# Problem to solve
Emit the exact text of every line from the line with "for end, way" to the line with "before = set(bpy.data.objects)", both ends included. No other output is expected.

# Record excerpts
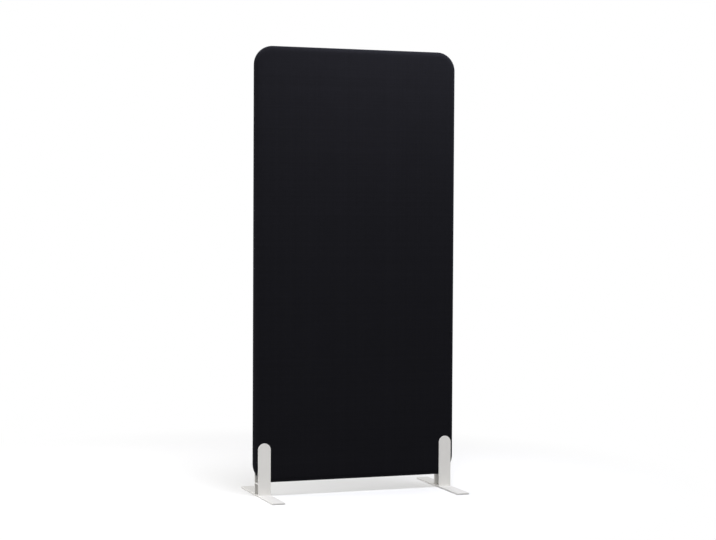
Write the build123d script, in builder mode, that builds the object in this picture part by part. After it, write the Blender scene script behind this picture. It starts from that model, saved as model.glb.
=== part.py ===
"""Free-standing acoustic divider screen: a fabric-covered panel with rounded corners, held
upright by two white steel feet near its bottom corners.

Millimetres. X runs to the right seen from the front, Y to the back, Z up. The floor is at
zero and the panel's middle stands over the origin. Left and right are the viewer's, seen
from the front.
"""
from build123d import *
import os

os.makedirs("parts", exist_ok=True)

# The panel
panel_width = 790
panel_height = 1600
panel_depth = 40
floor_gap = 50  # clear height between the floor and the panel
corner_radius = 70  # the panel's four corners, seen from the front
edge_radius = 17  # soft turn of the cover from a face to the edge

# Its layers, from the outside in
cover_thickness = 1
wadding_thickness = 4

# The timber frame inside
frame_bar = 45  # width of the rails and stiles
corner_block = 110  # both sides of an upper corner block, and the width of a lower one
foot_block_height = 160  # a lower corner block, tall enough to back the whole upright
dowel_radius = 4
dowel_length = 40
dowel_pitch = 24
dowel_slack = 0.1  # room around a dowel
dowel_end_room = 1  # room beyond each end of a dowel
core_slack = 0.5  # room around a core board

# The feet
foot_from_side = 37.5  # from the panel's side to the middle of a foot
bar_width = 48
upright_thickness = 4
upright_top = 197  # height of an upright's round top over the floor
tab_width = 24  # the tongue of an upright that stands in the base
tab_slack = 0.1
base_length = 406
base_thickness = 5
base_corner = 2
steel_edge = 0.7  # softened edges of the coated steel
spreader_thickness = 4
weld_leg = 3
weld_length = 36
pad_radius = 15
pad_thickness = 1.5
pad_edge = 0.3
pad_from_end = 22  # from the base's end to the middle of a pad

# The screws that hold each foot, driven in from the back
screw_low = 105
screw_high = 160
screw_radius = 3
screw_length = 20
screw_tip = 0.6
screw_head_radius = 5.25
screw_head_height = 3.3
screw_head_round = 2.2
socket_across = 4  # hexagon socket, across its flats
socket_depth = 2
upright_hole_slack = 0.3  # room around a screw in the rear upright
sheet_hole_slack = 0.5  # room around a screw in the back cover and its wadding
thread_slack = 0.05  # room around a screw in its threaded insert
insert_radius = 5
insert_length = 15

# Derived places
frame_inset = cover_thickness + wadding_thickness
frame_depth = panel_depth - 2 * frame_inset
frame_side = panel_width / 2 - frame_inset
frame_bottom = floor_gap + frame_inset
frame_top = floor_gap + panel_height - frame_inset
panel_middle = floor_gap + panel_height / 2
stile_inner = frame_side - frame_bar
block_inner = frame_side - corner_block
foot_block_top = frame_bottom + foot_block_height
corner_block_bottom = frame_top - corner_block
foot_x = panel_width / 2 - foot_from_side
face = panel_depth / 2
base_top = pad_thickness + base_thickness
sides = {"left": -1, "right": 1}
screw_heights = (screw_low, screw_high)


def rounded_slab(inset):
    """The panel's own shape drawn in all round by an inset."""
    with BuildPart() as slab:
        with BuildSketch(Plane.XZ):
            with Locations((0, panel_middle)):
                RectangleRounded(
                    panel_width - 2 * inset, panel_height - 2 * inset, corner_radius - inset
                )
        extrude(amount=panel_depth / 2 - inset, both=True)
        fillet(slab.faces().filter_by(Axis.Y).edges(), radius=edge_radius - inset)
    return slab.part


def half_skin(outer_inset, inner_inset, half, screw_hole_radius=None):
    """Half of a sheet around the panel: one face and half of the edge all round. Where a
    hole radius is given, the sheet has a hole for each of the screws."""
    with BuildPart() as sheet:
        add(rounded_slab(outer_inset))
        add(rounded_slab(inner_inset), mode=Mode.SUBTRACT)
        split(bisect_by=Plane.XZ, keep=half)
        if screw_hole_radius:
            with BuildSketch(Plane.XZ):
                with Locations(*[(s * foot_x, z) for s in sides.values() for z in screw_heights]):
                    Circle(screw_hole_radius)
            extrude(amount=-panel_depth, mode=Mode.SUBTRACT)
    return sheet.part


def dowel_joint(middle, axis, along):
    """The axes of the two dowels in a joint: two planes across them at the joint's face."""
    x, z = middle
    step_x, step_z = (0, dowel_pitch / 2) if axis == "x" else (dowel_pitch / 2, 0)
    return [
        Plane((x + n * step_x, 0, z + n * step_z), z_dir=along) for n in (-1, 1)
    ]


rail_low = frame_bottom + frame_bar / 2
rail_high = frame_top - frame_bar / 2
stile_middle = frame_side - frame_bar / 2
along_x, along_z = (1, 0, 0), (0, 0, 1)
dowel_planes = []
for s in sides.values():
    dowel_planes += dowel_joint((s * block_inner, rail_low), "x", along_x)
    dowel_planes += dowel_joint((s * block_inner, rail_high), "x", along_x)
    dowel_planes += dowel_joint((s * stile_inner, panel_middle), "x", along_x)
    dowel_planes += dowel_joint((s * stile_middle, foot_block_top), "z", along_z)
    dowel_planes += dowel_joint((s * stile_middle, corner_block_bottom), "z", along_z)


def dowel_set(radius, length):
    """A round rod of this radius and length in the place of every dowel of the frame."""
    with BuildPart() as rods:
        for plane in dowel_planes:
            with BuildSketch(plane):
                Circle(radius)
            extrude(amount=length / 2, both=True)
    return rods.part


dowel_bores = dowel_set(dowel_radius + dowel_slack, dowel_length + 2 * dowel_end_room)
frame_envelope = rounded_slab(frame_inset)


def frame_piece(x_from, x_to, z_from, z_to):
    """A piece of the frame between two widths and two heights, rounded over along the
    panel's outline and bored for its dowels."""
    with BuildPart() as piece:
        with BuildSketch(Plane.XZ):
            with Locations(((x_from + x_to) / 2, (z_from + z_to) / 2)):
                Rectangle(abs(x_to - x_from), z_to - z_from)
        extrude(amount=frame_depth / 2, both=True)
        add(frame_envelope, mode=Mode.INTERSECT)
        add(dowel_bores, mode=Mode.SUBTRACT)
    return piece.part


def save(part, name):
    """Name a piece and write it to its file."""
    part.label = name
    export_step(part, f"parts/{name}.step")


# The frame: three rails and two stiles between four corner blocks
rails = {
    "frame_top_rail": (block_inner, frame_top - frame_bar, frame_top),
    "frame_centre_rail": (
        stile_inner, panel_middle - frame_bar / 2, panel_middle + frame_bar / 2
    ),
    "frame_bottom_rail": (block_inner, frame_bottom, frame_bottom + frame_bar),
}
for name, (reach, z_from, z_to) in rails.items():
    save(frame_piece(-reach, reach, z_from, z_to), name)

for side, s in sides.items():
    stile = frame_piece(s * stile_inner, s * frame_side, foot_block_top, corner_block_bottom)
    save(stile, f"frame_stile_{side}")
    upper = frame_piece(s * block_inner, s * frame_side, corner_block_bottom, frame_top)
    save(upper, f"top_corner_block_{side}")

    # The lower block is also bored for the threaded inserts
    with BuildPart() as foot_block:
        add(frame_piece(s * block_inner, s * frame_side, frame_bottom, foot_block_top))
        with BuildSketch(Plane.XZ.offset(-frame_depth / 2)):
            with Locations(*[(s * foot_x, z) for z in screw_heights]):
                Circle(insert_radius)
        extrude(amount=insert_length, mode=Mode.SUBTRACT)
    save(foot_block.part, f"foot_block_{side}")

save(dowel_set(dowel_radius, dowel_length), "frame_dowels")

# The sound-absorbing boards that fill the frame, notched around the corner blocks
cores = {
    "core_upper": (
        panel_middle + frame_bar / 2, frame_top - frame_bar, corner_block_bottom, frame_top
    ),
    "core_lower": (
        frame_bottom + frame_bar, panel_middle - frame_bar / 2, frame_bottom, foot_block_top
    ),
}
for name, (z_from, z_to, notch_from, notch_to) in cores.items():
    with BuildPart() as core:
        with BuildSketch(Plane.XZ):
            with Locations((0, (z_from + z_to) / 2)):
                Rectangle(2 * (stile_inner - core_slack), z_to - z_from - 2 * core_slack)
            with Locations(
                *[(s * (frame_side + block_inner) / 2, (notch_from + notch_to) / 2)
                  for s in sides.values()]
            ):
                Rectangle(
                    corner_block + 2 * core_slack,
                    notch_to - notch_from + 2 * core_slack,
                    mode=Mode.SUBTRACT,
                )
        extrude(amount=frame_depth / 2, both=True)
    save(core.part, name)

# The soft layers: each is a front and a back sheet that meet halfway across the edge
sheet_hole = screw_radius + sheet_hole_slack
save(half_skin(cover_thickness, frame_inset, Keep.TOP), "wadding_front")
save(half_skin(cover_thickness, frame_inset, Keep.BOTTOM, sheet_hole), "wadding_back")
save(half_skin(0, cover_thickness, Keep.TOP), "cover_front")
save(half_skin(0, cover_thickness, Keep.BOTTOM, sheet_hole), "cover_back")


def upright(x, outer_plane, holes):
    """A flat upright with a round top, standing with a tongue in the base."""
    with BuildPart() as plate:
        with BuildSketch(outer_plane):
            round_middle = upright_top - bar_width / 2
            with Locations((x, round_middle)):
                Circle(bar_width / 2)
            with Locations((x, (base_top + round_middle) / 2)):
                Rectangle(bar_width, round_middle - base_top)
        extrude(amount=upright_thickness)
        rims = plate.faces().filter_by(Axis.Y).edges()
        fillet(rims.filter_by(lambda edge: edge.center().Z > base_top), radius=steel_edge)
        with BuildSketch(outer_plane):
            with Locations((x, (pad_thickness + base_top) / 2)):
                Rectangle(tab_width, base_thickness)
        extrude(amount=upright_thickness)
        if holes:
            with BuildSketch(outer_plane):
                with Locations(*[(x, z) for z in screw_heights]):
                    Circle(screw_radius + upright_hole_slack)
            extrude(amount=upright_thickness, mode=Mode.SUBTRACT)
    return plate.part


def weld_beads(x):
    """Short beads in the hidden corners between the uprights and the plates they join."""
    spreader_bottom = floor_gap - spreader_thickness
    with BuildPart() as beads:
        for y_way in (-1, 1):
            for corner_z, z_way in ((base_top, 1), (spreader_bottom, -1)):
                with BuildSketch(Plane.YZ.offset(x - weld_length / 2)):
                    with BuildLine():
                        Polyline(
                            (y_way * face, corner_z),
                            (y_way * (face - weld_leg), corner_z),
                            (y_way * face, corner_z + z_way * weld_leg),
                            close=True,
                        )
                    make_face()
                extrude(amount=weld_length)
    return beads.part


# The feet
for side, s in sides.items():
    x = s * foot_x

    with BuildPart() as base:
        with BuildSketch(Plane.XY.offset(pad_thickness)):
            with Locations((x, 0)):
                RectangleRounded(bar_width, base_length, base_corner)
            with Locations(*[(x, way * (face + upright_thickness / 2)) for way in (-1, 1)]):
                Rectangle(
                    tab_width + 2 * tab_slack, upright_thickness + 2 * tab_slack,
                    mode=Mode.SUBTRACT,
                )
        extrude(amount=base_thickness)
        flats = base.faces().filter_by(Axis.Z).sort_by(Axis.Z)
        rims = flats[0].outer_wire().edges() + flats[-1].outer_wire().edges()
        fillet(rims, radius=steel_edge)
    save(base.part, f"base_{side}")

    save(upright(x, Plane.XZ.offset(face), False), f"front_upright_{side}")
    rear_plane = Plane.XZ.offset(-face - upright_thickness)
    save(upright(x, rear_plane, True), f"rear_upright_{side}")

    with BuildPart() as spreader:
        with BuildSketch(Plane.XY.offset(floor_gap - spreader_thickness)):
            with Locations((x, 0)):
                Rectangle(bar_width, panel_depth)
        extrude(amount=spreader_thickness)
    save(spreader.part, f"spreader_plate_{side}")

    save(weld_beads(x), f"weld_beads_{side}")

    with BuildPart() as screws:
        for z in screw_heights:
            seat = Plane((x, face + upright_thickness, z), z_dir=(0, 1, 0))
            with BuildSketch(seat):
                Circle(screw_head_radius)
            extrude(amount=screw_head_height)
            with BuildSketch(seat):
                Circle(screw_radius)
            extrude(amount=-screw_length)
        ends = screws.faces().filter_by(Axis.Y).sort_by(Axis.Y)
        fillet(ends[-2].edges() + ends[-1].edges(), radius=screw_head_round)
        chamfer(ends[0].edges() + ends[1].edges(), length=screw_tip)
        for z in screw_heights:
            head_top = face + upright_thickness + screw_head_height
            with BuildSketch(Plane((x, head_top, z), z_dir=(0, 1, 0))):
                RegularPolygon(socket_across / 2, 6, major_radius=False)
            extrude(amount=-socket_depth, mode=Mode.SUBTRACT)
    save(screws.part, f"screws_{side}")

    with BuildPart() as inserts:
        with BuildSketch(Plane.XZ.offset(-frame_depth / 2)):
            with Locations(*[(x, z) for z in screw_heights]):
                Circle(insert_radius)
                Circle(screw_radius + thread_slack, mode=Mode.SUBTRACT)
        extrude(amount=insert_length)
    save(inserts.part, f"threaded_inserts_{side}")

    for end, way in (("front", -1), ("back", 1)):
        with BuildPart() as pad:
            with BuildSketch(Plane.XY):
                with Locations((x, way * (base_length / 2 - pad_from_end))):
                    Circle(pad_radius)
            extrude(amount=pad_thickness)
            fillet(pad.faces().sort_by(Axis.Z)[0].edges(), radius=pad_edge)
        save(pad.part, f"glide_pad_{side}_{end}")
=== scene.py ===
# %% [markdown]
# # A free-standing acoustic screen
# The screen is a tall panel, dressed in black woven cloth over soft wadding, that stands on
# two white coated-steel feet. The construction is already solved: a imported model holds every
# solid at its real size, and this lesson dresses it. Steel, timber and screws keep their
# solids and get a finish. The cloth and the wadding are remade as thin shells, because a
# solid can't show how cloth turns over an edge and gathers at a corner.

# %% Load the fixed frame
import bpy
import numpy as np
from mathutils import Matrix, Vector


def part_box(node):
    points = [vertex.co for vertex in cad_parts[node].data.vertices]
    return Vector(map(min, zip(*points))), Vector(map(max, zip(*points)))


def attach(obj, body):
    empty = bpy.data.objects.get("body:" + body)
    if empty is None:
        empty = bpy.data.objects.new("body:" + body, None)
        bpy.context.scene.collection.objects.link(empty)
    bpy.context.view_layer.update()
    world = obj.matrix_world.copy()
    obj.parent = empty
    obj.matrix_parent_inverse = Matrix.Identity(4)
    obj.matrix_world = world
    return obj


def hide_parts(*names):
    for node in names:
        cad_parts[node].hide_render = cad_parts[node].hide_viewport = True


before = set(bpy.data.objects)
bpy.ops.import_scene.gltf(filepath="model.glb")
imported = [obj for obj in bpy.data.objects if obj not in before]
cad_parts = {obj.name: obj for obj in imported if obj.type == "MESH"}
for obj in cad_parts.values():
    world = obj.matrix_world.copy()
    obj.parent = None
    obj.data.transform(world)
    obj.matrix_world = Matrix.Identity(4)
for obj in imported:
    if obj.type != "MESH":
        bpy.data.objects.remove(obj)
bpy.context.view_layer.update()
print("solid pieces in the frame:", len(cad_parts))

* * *

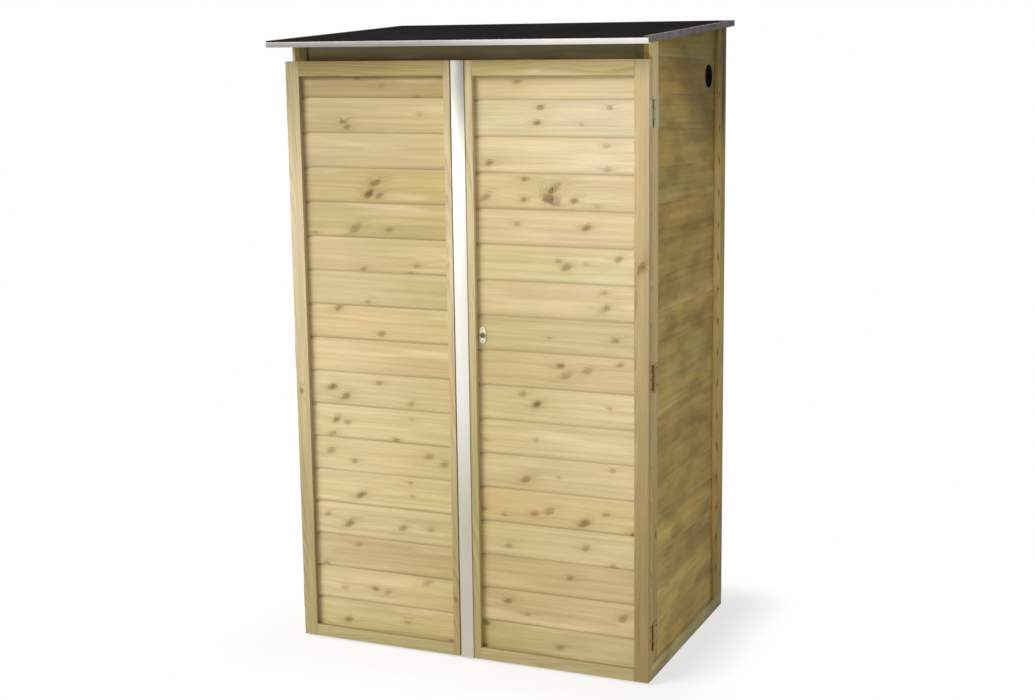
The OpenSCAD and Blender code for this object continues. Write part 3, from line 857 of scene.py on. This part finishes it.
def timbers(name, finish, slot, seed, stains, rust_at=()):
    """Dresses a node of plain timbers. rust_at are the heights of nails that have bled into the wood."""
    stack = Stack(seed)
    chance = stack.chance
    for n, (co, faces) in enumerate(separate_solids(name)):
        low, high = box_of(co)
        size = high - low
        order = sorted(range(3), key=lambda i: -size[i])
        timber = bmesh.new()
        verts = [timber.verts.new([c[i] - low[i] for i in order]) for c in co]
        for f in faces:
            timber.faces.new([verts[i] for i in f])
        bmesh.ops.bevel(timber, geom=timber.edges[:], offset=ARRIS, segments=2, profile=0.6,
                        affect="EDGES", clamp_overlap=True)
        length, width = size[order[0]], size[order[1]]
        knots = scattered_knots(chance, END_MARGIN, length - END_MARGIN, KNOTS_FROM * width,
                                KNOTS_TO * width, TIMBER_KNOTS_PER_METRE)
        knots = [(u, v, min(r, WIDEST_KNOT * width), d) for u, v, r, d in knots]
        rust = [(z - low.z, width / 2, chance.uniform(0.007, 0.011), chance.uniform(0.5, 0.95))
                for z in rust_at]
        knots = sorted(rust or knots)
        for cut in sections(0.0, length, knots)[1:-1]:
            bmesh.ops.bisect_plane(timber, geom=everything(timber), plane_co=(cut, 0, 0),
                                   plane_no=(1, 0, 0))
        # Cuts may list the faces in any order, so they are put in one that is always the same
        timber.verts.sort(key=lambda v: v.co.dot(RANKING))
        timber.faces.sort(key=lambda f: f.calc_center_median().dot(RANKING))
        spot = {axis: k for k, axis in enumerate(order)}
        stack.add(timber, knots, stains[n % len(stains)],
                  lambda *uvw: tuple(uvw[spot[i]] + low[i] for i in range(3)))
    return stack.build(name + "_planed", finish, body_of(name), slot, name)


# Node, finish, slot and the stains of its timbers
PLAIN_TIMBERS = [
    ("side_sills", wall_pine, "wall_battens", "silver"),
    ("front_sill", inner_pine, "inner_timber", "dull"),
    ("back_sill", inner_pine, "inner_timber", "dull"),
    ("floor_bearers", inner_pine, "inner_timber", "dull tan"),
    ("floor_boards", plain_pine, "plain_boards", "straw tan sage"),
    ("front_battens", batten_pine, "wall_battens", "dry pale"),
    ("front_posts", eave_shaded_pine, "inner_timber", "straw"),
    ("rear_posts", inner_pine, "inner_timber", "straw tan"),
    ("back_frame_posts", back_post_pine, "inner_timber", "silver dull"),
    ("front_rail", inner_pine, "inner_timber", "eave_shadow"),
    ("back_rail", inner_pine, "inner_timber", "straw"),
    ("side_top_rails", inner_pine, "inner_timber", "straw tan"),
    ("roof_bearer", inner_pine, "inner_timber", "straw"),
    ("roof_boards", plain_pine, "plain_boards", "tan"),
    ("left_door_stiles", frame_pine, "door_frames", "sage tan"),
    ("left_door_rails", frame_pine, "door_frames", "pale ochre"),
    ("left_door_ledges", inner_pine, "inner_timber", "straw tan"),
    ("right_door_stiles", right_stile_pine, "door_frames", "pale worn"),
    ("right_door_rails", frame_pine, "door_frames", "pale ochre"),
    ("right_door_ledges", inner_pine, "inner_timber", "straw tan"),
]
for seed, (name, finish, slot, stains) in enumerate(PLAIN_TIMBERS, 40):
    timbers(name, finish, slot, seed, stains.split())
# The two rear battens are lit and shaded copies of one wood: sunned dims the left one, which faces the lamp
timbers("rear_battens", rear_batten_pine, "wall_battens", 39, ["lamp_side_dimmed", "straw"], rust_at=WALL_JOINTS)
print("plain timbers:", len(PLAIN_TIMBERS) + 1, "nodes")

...

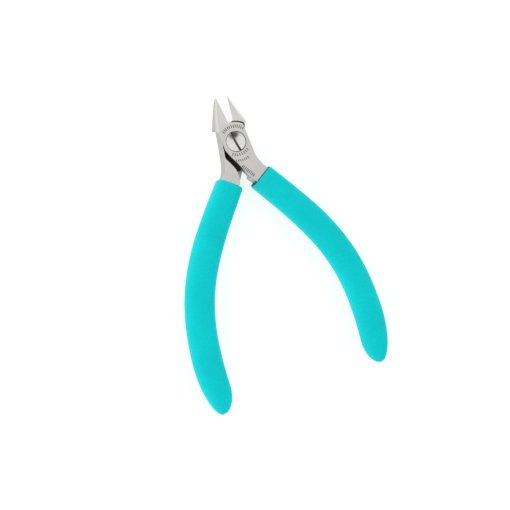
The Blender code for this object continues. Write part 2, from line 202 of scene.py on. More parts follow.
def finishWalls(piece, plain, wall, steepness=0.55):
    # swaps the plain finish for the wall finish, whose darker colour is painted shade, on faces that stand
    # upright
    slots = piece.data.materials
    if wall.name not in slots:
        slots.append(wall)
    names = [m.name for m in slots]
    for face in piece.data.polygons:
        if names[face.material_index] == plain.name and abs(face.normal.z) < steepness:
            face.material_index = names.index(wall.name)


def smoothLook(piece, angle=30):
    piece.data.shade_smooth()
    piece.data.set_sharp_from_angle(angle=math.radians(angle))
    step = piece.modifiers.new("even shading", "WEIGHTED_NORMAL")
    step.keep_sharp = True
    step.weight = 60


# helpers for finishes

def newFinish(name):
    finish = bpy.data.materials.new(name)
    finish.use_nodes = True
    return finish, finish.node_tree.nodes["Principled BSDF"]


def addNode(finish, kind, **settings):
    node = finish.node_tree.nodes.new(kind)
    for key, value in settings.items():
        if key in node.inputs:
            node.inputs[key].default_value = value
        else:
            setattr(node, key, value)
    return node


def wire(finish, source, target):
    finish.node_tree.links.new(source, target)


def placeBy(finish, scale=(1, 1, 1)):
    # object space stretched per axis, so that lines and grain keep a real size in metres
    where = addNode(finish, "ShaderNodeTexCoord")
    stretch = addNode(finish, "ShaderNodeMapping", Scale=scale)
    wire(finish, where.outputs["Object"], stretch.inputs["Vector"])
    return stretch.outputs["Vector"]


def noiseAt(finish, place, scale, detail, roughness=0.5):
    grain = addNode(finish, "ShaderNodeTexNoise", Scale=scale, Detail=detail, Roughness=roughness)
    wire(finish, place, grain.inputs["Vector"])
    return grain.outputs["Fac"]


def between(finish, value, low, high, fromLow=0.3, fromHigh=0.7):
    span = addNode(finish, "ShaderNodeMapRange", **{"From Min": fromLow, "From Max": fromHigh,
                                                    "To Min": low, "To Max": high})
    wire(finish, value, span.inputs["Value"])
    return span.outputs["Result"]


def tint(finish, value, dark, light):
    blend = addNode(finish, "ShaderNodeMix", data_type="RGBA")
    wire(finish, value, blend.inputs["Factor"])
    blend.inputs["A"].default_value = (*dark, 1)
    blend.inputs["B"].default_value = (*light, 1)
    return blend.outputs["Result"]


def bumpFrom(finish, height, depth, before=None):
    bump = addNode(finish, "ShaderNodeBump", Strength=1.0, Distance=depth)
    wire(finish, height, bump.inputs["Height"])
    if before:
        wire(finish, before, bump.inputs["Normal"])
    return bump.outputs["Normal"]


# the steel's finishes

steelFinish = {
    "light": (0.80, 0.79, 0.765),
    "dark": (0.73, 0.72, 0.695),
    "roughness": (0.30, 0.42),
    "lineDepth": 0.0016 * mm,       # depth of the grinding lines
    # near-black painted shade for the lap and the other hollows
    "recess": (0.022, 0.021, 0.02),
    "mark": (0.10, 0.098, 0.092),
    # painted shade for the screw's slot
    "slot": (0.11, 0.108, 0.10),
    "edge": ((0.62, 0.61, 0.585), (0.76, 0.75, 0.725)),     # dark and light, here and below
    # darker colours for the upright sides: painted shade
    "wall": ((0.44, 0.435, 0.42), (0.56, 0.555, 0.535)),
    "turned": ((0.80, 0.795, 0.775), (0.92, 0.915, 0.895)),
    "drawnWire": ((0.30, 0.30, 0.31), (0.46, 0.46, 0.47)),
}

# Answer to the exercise
    for end, way in (("front", -1), ("back", 1)):
        with BuildPart() as pad:
            with BuildSketch(Plane.XY):
                with Locations((x, way * (base_length / 2 - pad_from_end))):
                    Circle(pad_radius)
            extrude(amount=pad_thickness)
            fillet(pad.faces().sort_by(Axis.Z)[0].edges(), radius=pad_edge)
        save(pad.part, f"glide_pad_{side}_{end}")
=== scene.py ===
# %% [markdown]
# # A free-standing acoustic screen
# The screen is a tall panel, dressed in black woven cloth over soft wadding, that stands on
# two white coated-steel feet. The construction is already solved: a imported model holds every
# solid at its real size, and this lesson dresses it. Steel, timber and screws keep their
# solids and get a finish. The cloth and the wadding are remade as thin shells, because a
# solid can't show how cloth turns over an edge and gathers at a corner.

# %% Load the fixed frame
import bpy
import numpy as np
from mathutils import Matrix, Vector


def part_box(node):
    points = [vertex.co for vertex in cad_parts[node].data.vertices]
    return Vector(map(min, zip(*points))), Vector(map(max, zip(*points)))


def attach(obj, body):
    empty = bpy.data.objects.get("body:" + body)
    if empty is None:
        empty = bpy.data.objects.new("body:" + body, None)
        bpy.context.scene.collection.objects.link(empty)
    bpy.context.view_layer.update()
    world = obj.matrix_world.copy()
    obj.parent = empty
    obj.matrix_parent_inverse = Matrix.Identity(4)
    obj.matrix_world = world
    return obj


def hide_parts(*names):
    for node in names:
        cad_parts[node].hide_render = cad_parts[node].hide_viewport = True


before = set(bpy.data.objects)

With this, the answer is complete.